2. Match your format to the level, not the other way around.
A carousel works for a team lead. It does not work for a VP. A whitepaper works for a director building a business case. It does not work for a founder who needs a 60-second answer. The format is not a style choice. It's a distribution strategy.
3. Consider whether you're building for one level or the full spectrum.
If you're an early-stage AI company with limited resources, pick one level and dominate it. Usually that's Level 1-2 (founders and operators) because they move fastest and need the least content polish.
If you're a growth-stage company trying to move upmarket, you need to reach Levels 3-5 while maintaining your presence at Levels 1-2. That's where the complexity explodes, because you now need multiple formats, multiple messages, and ideally multiple voices to be credible at each level.
This is the strategic rationale behind creator networks. Not just more distribution. Distribution at every level, through voices each level already trusts, with content formatted for how each level actually consumes information.
The Bottom Line
The AI content landscape is noisy. 10,000+ posts a day. Every company shouting through the same channels in the same formats with the same language.

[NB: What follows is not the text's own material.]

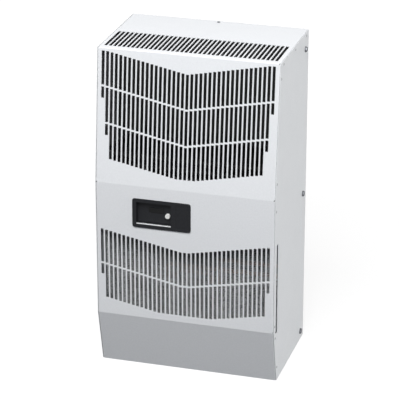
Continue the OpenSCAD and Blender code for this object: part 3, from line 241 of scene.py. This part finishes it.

The companies that cut through are the ones who understand that "business leaders who buy AI" is not one audience. It's five audiences, discovering tools in five different ways, trusting five different sources, and responding to five different types of content.
When you understand how each level discovers, you stop creating content that speaks to everyone and reaches no one. You start creating content that speaks to someone specific and reaches them exactly where they're already looking.
That's the shift. And the companies that make it first will own the conversation at every level while everyone else fights for attention at one.